The movie skewers our culture’s ghastly acceptance of sexism. Tutar – played by Maria Bakalova, as gifted a comedian and improviser as Cohen – is seen as little more than a ‘thing’ by most of the grotesques the father-and-daughter team encounter in America. To some, she’s simply a sex object – and remember the actress, who’s 24, is playing a 15-year-old girl in the film. It’s predatory, horrifying. The much publicised antics of Rudy Giuliani – which don’t live up to the hype – are eclipsed by the disturbing scene where she’s leered over during a debutante ball.

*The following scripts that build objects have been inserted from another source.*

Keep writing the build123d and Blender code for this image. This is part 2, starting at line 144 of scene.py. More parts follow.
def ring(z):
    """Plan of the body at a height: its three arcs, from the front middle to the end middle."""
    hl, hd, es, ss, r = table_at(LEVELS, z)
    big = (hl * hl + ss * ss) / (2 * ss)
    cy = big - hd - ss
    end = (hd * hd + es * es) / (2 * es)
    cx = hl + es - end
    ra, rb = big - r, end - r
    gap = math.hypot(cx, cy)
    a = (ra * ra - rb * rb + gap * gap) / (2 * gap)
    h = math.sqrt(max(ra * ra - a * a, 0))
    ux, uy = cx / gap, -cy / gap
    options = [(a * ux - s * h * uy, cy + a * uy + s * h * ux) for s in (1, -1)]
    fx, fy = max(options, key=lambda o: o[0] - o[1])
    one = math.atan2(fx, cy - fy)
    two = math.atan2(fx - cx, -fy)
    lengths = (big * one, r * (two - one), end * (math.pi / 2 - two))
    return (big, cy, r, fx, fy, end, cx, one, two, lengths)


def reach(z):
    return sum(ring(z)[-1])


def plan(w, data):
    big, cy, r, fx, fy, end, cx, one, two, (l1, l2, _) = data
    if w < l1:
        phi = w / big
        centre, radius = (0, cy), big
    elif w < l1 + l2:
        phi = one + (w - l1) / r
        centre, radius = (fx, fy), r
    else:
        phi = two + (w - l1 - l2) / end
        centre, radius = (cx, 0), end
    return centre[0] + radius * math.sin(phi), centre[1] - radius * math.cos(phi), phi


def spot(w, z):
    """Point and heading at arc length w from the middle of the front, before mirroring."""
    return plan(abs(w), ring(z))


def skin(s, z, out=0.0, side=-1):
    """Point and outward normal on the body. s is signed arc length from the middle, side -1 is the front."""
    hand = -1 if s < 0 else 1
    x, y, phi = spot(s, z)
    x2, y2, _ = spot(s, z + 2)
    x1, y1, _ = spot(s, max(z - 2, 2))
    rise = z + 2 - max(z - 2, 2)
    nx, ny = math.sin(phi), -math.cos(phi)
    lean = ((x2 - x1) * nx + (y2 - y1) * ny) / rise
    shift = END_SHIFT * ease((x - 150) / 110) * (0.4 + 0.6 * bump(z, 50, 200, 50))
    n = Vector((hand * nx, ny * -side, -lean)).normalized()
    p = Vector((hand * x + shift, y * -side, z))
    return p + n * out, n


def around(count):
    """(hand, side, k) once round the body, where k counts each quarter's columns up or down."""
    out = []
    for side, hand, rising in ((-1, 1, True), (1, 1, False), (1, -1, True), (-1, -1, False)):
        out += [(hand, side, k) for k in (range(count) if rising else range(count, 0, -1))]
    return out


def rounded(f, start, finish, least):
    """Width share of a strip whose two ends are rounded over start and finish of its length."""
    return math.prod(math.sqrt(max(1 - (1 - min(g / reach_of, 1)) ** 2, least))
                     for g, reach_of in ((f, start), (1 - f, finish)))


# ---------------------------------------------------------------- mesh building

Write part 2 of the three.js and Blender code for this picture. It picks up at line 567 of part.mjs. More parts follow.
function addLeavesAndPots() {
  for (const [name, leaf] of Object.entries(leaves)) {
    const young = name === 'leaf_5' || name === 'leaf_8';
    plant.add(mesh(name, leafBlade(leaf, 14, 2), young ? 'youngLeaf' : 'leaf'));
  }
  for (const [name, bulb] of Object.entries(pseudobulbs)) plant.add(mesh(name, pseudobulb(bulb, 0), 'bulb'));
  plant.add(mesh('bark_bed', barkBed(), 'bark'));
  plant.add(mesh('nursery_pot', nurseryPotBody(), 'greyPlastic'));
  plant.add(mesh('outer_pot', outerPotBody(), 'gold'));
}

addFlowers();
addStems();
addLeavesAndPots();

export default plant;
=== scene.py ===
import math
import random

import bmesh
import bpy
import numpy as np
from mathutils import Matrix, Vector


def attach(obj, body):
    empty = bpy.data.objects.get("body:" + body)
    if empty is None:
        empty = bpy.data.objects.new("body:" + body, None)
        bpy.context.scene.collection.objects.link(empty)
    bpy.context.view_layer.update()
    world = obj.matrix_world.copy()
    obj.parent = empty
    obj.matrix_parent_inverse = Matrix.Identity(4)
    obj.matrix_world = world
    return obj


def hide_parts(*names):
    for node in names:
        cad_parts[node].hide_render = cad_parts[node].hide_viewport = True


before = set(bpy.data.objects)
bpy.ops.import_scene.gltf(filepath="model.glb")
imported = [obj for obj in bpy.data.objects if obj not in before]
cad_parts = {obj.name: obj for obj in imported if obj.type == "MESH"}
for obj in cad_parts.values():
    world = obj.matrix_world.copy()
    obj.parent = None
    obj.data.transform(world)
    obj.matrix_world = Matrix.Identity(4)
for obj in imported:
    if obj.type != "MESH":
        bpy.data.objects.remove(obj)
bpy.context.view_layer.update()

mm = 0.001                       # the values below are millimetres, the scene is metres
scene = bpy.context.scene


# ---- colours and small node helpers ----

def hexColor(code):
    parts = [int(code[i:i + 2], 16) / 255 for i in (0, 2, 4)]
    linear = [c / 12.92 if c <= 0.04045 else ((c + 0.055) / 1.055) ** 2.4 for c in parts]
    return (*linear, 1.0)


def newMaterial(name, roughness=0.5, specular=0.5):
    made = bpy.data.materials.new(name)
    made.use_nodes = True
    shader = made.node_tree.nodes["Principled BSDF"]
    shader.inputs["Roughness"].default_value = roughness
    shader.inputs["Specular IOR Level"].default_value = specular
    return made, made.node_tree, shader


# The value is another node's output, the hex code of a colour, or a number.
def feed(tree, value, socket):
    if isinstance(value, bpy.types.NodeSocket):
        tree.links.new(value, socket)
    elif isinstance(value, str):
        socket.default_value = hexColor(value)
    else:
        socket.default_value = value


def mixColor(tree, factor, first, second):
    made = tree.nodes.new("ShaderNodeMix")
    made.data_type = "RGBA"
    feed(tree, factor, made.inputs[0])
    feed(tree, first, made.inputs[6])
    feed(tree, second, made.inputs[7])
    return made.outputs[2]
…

One stroke of genius in the film centres on a dance routine which Borat and Tutar perform in public. Tutar lifts the hem of her skirt to reveal blood on her underwear. She’s having her period. The routine is a direct nod to a scene in the previous film where Borat and his obese director run naked through a hotel. The movie asks us: so you’re okay with a gag about the bodies of naked men, but your not okay with a gag about the bodies of women? It’s subversively clever.

However, the movie also carries a ‘women beware women’ message as well – don’t objectify yourself, the film asks its female audience, in one ghastly scene featuring a ‘sugar-baby influencer’. It takes another woman to tell Tutar she doesn’t need to fall into the sexist traps of the beauty industry to be a happy human being. If I was 30 years younger and had two X chromosomes I’d find it a pretty decent message. With Poland waging war on women through the country’s abortion ban, and Roe v Wade at risk in America, this is a feminist battle cry much more powerful than any lazy hashtag.

If you’re easily offended – which judging by social media everyone is these days – then you will be shocked. Good – that’s what real satire is supposed to do: shock you to your senses, and give you a laugh along the way.